Last week I mentioned we had our first fall of winter snow. I thought I would share some I managed to capture of the Assynt mountains with their cloaks of snow.
The beautiful mountains of Assynt
We had a lovely friend and neighbour up helping us with renovations last week and are delighted that apart from a couple of wee snags Mijbil is now reclad and Edal has one side done. I am trying very hard to wait till both are complete before showing of the new cladding but here is a peek of both men hard at work.
From this photo you may be able to tell I was up above on the rocks, I (thought I) was surplus to requirements at this point. So decided to wander along to the wee waterfall behind the chalets. Though I seem to have been all around I have never made it over to the waterfall. It is a lovely wee walk…best done in wellies….at least today anyway, even though some of the ground was hard with frost.
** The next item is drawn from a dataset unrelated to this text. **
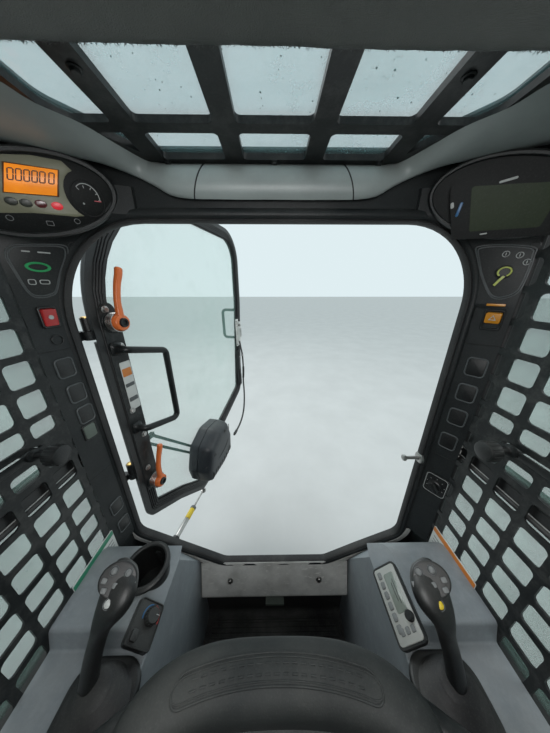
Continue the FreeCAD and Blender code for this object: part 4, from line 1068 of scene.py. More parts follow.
class CAB_OT_pillar_switches(PieceOperator):
    """Put the blank switch plates, rockers and lenses on the slanted pillars"""
    bl_idname = "cab.pillar_switches"
    bl_label = "Pillar Switches"

    def build(self, context):
        width = context.scene.cab_detail.plate_width
        rims, plates = bmesh.new(), bmesh.new()
        spots = [(LEFT, 0.0331, 1.0679), (LEFT, 0.0375, 1.0082), (LEFT, 0.0400, 0.9536),
                 (LEFT, 0.0335, 0.6638),
                 (LEFT, 0.0360, 0.5923), (RIGHT, -0.0235, 1.0654), (RIGHT, -0.0245, 1.0042),
                 (RIGHT, -0.0255, 0.9409), (RIGHT, -0.0270, 0.8717)]
        for side, x, z in spots:
            place = pillar_place(side) @ Matrix.Translation((x, z, 0))
            height = width * 1.24
            outer, inner = ring_points(width, height, 0.008), ring_points(width - 0.005, height - 0.005,
                                                                          0.006)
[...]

These photos show the loch in front of the chalets from another attractive view. I was soon spied taking photos and shouted back to get on with some graft…….a womans work is never done!
One of the beauties of this area is the diverse landscape and the ability it has to cater for all. There are mountains to climb, seas to swim but inbetween there are a range of walks that cater for all levels. They can be as easy or hard as you want them to be. A gentle stroll or a days adventure. Its up to you.